ASIA/JAPAN - Catholic students in Japan fight trafficking and sexual abuse of minors

Wednesday, 17 March 2004

Tokyo (Fides Service) - Catholic students in Japan are working to eliminate trafficking and sexual abuse of minors in Japan and elsewhere: many of Tokyo’s young people work as volunteers at the offices of the Japanese branch of ECPAT End Child Prostitution and Trafficking an international organisation..
Catholic school pupils and university students are promoting campaigns, mainly among their peers in social centres and cultural clubs, to increase awareness of widespread abuse of minors and to encourage commitment to end it.
One of the youngest ECPAT volunteers in Japan, Miss Yano Yoruko, aged 17, was awarded the “Violet Richardson”, prize assigned by the Soroptimist International, which encourages women engaged in public life and social work.
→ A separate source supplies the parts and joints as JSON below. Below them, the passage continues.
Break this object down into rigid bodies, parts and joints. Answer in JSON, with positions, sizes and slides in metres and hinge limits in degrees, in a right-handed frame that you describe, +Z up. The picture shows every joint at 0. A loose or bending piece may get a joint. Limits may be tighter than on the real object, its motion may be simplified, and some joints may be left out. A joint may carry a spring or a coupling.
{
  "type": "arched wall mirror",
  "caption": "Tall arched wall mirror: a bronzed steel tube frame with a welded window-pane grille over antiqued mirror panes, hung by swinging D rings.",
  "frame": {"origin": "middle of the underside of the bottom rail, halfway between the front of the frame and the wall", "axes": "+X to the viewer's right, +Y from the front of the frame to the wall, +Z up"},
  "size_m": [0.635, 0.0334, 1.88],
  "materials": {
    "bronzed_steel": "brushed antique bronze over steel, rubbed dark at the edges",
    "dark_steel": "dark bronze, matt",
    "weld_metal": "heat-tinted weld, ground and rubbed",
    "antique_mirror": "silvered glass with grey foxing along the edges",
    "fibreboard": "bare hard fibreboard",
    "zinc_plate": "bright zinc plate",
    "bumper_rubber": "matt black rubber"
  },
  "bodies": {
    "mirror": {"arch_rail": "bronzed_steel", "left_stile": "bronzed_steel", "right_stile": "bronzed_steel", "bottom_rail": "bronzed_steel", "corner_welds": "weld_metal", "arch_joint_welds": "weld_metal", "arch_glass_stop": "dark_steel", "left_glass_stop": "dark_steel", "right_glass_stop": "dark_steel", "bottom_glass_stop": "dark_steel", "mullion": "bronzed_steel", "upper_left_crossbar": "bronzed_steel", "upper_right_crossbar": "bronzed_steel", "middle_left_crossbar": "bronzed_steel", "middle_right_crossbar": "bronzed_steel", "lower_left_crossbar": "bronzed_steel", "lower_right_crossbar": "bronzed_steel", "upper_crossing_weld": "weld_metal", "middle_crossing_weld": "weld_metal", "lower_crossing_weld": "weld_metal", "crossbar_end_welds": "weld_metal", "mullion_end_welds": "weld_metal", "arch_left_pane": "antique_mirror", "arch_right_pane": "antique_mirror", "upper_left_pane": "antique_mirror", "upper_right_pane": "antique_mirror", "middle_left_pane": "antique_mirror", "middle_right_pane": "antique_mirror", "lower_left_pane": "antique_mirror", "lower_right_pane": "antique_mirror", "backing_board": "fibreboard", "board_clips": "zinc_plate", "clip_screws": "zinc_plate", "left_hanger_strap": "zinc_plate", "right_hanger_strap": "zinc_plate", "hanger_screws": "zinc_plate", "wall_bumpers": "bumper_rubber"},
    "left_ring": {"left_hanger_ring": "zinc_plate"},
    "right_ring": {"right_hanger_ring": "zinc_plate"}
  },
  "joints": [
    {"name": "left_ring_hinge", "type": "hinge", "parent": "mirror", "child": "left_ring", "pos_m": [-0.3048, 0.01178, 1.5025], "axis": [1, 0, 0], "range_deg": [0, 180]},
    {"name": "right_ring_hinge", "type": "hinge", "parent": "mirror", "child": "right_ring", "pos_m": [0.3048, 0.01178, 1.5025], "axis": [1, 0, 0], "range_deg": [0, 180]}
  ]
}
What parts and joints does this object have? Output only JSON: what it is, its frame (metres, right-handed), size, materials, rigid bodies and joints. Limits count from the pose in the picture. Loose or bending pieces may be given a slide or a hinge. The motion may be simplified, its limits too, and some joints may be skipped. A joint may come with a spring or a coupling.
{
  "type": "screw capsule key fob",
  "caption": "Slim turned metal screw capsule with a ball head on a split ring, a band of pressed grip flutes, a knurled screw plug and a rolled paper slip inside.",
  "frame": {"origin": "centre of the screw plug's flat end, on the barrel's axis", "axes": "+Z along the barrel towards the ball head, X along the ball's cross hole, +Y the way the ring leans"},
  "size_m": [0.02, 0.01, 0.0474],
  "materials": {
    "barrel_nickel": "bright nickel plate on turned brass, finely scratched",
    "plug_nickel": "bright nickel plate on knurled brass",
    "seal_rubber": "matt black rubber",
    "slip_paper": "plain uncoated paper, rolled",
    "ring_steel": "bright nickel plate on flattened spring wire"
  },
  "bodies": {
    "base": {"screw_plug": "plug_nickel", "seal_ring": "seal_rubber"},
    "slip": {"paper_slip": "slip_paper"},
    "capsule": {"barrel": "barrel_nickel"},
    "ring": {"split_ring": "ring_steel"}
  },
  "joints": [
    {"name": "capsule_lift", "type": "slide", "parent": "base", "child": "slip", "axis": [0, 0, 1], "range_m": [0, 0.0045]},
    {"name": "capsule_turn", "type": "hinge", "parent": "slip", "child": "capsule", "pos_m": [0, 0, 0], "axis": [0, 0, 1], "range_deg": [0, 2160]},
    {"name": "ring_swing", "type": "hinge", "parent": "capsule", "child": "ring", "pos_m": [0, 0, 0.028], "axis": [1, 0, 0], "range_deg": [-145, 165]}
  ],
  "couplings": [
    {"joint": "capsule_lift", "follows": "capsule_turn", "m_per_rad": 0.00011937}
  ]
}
Yano first came to know about the problem of minor abuse by reading information on children’s rights which she now uses when she speaks to people of her own age about the problem. When only 15 years old, Yano took part in the 2nd World Congress on Minors Abuse as a member of the Japanese delegation. This experience helped her to mature and filled her with a desire to work to fight sexual abuse, trafficking, trade of children in Japan and all over the world. Now she wants to train as a psychiatrist so she can care for these young victims of adult abuse.